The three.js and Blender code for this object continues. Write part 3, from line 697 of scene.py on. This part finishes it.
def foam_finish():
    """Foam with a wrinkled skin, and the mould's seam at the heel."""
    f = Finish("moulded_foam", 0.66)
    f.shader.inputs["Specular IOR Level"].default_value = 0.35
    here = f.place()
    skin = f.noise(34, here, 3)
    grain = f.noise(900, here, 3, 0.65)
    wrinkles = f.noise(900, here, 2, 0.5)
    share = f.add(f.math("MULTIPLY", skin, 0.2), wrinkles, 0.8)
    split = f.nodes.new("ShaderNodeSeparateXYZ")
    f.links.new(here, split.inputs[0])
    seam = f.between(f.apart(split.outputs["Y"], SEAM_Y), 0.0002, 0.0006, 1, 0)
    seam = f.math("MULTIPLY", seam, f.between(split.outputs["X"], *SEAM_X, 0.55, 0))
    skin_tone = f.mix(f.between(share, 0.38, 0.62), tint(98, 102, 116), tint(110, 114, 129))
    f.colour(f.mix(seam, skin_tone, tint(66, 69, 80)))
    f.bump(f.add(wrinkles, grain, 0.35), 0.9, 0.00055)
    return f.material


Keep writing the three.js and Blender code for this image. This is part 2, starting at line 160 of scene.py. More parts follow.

*Short problem:* Repeat all the records. Match each line exactly.

*Response below:*
The three.js and Blender code for this object continues. Write part 3, from line 697 of scene.py on. This part finishes it.
def foam_finish():
    """Foam with a wrinkled skin, and the mould's seam at the heel."""
    f = Finish("moulded_foam", 0.66)
    f.shader.inputs["Specular IOR Level"].default_value = 0.35
    here = f.place()
    skin = f.noise(34, here, 3)
    grain = f.noise(900, here, 3, 0.65)
    wrinkles = f.noise(900, here, 2, 0.5)
    share = f.add(f.math("MULTIPLY", skin, 0.2), wrinkles, 0.8)
    split = f.nodes.new("ShaderNodeSeparateXYZ")
    f.links.new(here, split.inputs[0])
    seam = f.between(f.apart(split.outputs["Y"], SEAM_Y), 0.0002, 0.0006, 1, 0)
    seam = f.math("MULTIPLY", seam, f.between(split.outputs["X"], *SEAM_X, 0.55, 0))
    skin_tone = f.mix(f.between(share, 0.38, 0.62), tint(98, 102, 116), tint(110, 114, 129))
    f.colour(f.mix(seam, skin_tone, tint(66, 69, 80)))
    f.bump(f.add(wrinkles, grain, 0.35), 0.9, 0.00055)
    return f.material


Keep writing the three.js and Blender code for this image. This is part 2, starting at line 160 of scene.py. More parts follow.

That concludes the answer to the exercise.